To be done: Reproduce the listing below without any change.

>>>>>

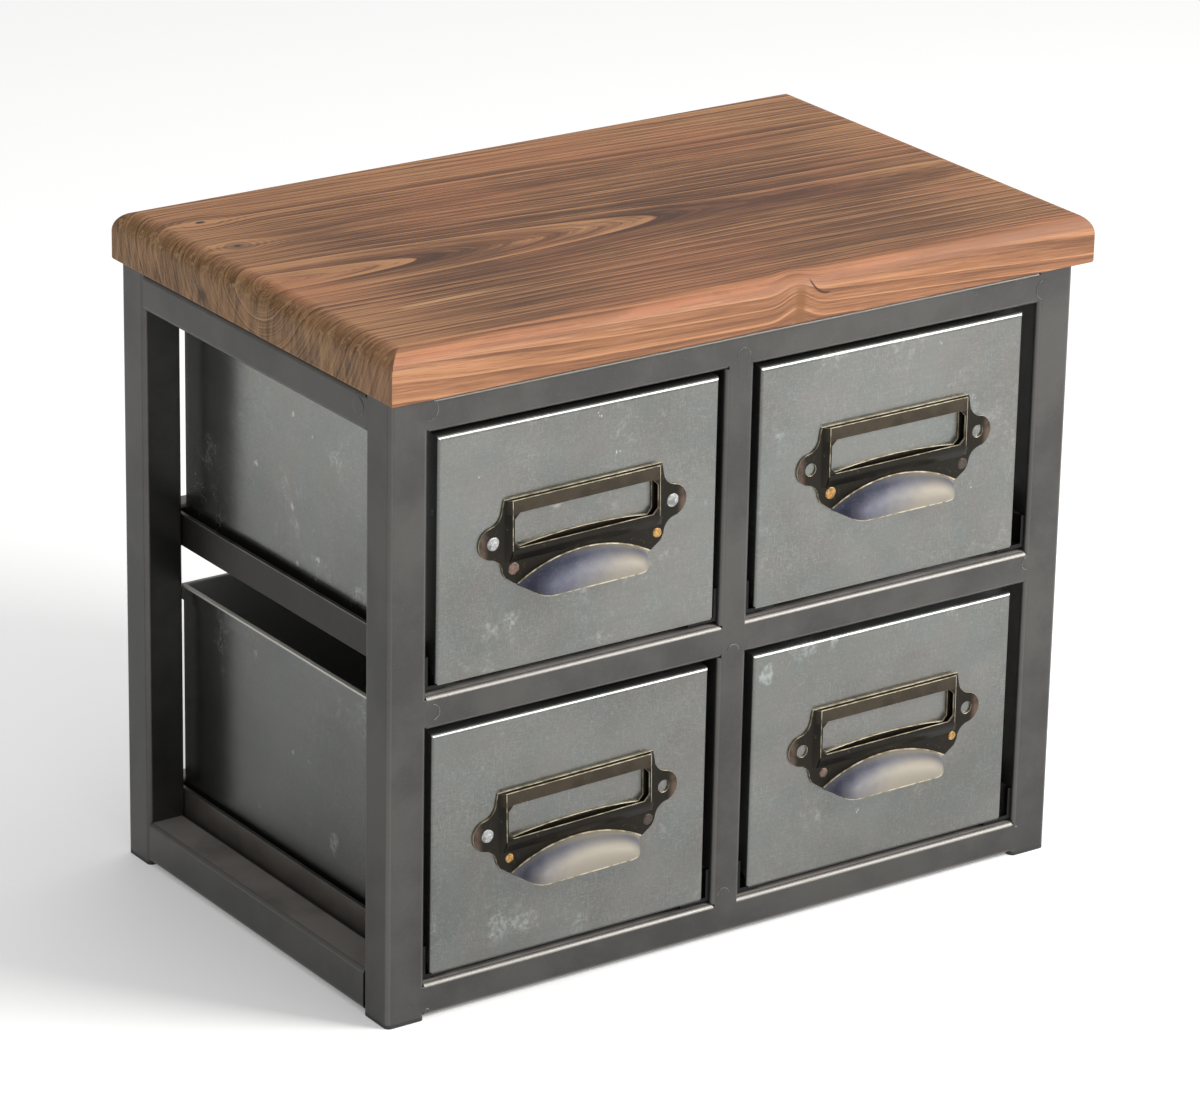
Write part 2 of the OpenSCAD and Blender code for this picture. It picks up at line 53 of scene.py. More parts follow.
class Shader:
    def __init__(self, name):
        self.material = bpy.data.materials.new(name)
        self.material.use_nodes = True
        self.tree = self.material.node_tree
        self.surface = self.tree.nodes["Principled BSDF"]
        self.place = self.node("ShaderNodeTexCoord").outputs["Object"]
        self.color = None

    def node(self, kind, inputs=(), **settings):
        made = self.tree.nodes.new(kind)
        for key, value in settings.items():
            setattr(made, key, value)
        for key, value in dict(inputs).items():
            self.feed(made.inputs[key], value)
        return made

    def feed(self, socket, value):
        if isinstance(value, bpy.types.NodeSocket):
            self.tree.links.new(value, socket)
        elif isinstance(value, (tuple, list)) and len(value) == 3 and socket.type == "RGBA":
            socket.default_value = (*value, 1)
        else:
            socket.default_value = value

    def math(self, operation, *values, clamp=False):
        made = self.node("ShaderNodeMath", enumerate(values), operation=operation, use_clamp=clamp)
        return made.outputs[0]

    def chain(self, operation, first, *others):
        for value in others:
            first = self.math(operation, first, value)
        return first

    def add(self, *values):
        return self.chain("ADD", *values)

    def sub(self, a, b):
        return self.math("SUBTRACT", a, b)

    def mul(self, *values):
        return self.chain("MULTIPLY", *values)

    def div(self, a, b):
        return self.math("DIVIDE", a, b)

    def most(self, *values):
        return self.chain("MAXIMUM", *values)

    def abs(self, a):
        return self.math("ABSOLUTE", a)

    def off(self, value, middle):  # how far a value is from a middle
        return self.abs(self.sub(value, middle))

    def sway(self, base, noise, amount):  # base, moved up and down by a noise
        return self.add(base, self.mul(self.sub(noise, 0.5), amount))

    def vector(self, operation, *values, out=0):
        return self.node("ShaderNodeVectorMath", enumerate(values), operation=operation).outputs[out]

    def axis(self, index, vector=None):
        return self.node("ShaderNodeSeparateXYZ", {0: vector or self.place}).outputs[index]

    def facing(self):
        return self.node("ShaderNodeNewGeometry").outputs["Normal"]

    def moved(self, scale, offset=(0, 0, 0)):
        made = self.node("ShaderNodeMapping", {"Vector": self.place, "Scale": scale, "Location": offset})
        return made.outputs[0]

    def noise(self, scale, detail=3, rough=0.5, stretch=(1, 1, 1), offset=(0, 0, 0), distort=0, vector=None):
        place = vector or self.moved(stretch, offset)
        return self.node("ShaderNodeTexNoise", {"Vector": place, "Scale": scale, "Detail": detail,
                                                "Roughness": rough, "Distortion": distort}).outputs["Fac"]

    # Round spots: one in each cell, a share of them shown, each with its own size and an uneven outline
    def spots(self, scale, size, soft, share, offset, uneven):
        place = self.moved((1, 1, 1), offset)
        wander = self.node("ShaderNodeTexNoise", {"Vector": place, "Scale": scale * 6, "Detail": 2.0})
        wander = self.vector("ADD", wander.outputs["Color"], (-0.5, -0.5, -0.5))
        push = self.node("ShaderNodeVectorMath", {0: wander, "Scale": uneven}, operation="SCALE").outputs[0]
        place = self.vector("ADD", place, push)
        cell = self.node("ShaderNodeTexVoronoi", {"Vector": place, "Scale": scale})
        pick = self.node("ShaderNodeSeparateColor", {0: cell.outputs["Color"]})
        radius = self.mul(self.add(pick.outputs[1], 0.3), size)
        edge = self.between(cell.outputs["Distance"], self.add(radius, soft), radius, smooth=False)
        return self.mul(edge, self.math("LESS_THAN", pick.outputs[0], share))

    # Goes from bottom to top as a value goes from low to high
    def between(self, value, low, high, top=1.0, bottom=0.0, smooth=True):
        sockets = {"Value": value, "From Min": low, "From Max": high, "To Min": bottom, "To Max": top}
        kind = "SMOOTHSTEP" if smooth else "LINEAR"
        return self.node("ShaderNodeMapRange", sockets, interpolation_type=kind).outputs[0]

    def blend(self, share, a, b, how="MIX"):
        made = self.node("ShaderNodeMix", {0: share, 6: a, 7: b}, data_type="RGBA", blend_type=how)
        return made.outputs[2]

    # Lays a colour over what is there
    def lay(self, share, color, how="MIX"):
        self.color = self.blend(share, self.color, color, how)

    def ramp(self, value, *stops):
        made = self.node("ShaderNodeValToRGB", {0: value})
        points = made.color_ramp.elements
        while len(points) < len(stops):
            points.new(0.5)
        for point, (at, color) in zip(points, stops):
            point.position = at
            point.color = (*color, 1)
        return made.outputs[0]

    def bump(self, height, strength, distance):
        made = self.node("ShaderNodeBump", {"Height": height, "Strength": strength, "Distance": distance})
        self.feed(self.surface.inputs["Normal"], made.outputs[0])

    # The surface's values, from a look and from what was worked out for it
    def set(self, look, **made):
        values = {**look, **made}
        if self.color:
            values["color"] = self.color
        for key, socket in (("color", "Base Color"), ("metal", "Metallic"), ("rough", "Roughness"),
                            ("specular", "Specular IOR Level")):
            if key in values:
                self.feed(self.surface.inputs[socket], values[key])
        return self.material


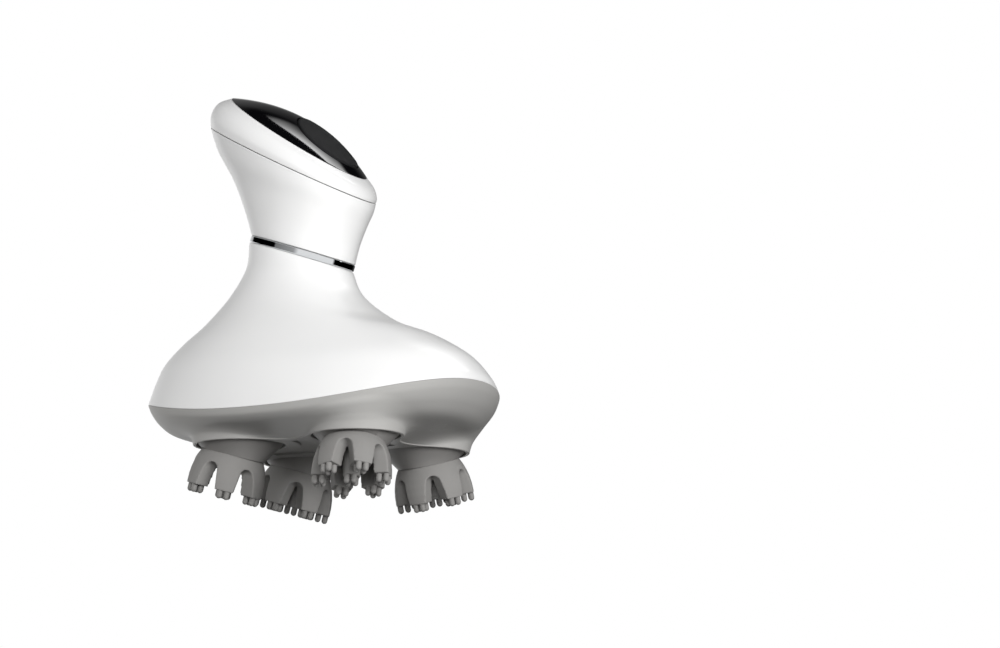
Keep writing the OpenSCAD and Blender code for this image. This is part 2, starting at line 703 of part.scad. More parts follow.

<<<<<

Written response:
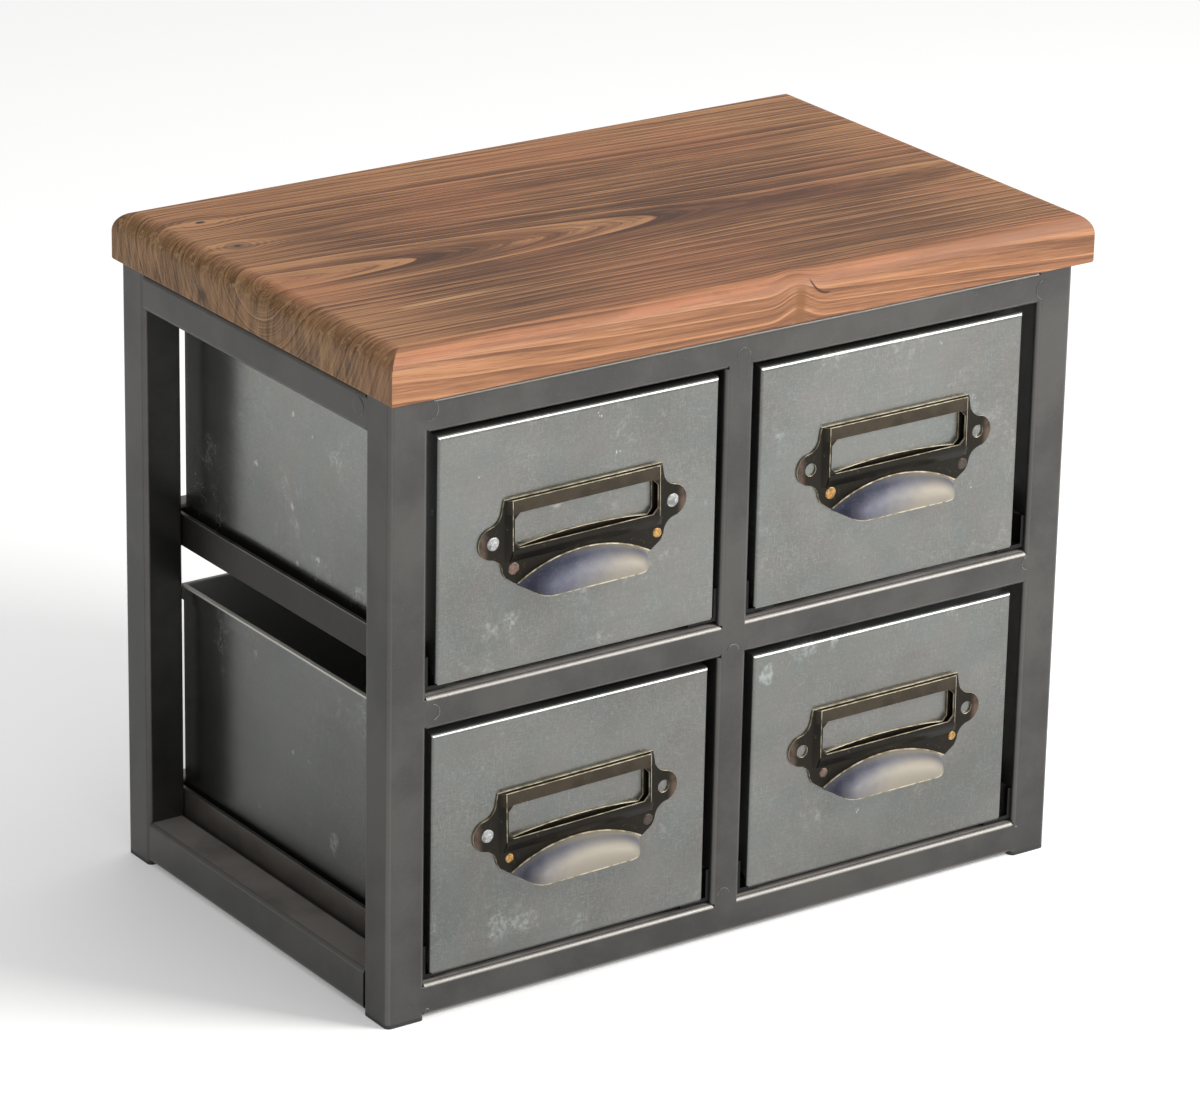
Write part 2 of the OpenSCAD and Blender code for this picture. It picks up at line 53 of scene.py. More parts follow.
class Shader:
    def __init__(self, name):
        self.material = bpy.data.materials.new(name)
        self.material.use_nodes = True
        self.tree = self.material.node_tree
        self.surface = self.tree.nodes["Principled BSDF"]
        self.place = self.node("ShaderNodeTexCoord").outputs["Object"]
        self.color = None

    def node(self, kind, inputs=(), **settings):
        made = self.tree.nodes.new(kind)
        for key, value in settings.items():
            setattr(made, key, value)
        for key, value in dict(inputs).items():
            self.feed(made.inputs[key], value)
        return made

    def feed(self, socket, value):
        if isinstance(value, bpy.types.NodeSocket):
            self.tree.links.new(value, socket)
        elif isinstance(value, (tuple, list)) and len(value) == 3 and socket.type == "RGBA":
            socket.default_value = (*value, 1)
        else:
            socket.default_value = value

    def math(self, operation, *values, clamp=False):
        made = self.node("ShaderNodeMath", enumerate(values), operation=operation, use_clamp=clamp)
        return made.outputs[0]

    def chain(self, operation, first, *others):
        for value in others:
            first = self.math(operation, first, value)
        return first

    def add(self, *values):
        return self.chain("ADD", *values)

    def sub(self, a, b):
        return self.math("SUBTRACT", a, b)

    def mul(self, *values):
        return self.chain("MULTIPLY", *values)

    def div(self, a, b):
        return self.math("DIVIDE", a, b)

    def most(self, *values):
        return self.chain("MAXIMUM", *values)

    def abs(self, a):
        return self.math("ABSOLUTE", a)

    def off(self, value, middle):  # how far a value is from a middle
        return self.abs(self.sub(value, middle))

    def sway(self, base, noise, amount):  # base, moved up and down by a noise
        return self.add(base, self.mul(self.sub(noise, 0.5), amount))

    def vector(self, operation, *values, out=0):
        return self.node("ShaderNodeVectorMath", enumerate(values), operation=operation).outputs[out]

    def axis(self, index, vector=None):
        return self.node("ShaderNodeSeparateXYZ", {0: vector or self.place}).outputs[index]

    def facing(self):
        return self.node("ShaderNodeNewGeometry").outputs["Normal"]

    def moved(self, scale, offset=(0, 0, 0)):
        made = self.node("ShaderNodeMapping", {"Vector": self.place, "Scale": scale, "Location": offset})
        return made.outputs[0]

    def noise(self, scale, detail=3, rough=0.5, stretch=(1, 1, 1), offset=(0, 0, 0), distort=0, vector=None):
        place = vector or self.moved(stretch, offset)
        return self.node("ShaderNodeTexNoise", {"Vector": place, "Scale": scale, "Detail": detail,
                                                "Roughness": rough, "Distortion": distort}).outputs["Fac"]

    # Round spots: one in each cell, a share of them shown, each with its own size and an uneven outline
    def spots(self, scale, size, soft, share, offset, uneven):
        place = self.moved((1, 1, 1), offset)
        wander = self.node("ShaderNodeTexNoise", {"Vector": place, "Scale": scale * 6, "Detail": 2.0})
        wander = self.vector("ADD", wander.outputs["Color"], (-0.5, -0.5, -0.5))
        push = self.node("ShaderNodeVectorMath", {0: wander, "Scale": uneven}, operation="SCALE").outputs[0]
        place = self.vector("ADD", place, push)
        cell = self.node("ShaderNodeTexVoronoi", {"Vector": place, "Scale": scale})
        pick = self.node("ShaderNodeSeparateColor", {0: cell.outputs["Color"]})
        radius = self.mul(self.add(pick.outputs[1], 0.3), size)
        edge = self.between(cell.outputs["Distance"], self.add(radius, soft), radius, smooth=False)
        return self.mul(edge, self.math("LESS_THAN", pick.outputs[0], share))

    # Goes from bottom to top as a value goes from low to high
    def between(self, value, low, high, top=1.0, bottom=0.0, smooth=True):
        sockets = {"Value": value, "From Min": low, "From Max": high, "To Min": bottom, "To Max": top}
        kind = "SMOOTHSTEP" if smooth else "LINEAR"
        return self.node("ShaderNodeMapRange", sockets, interpolation_type=kind).outputs[0]

    def blend(self, share, a, b, how="MIX"):
        made = self.node("ShaderNodeMix", {0: share, 6: a, 7: b}, data_type="RGBA", blend_type=how)
        return made.outputs[2]

    # Lays a colour over what is there
    def lay(self, share, color, how="MIX"):
        self.color = self.blend(share, self.color, color, how)

    def ramp(self, value, *stops):
        made = self.node("ShaderNodeValToRGB", {0: value})
        points = made.color_ramp.elements
        while len(points) < len(stops):
            points.new(0.5)
        for point, (at, color) in zip(points, stops):
            point.position = at
            point.color = (*color, 1)
        return made.outputs[0]

    def bump(self, height, strength, distance):
        made = self.node("ShaderNodeBump", {"Height": height, "Strength": strength, "Distance": distance})
        self.feed(self.surface.inputs["Normal"], made.outputs[0])

    # The surface's values, from a look and from what was worked out for it
    def set(self, look, **made):
        values = {**look, **made}
        if self.color:
            values["color"] = self.color
        for key, socket in (("color", "Base Color"), ("metal", "Metallic"), ("rough", "Roughness"),
                            ("specular", "Specular IOR Level")):
            if key in values:
                self.feed(self.surface.inputs[socket], values[key])
        return self.material


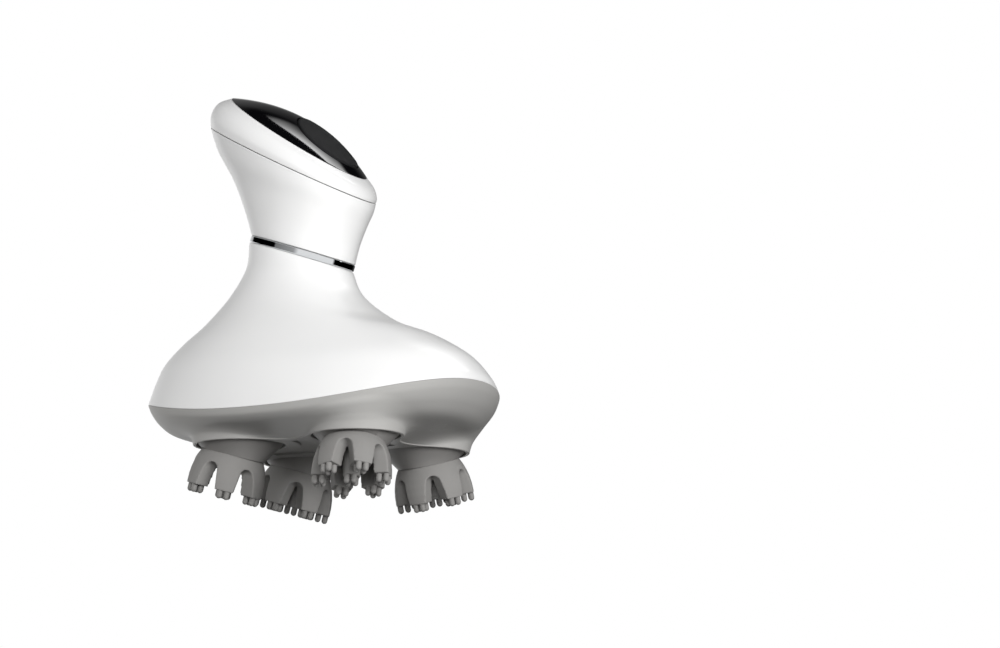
Keep writing the OpenSCAD and Blender code for this image. This is part 2, starting at line 703 of part.scad. More parts follow.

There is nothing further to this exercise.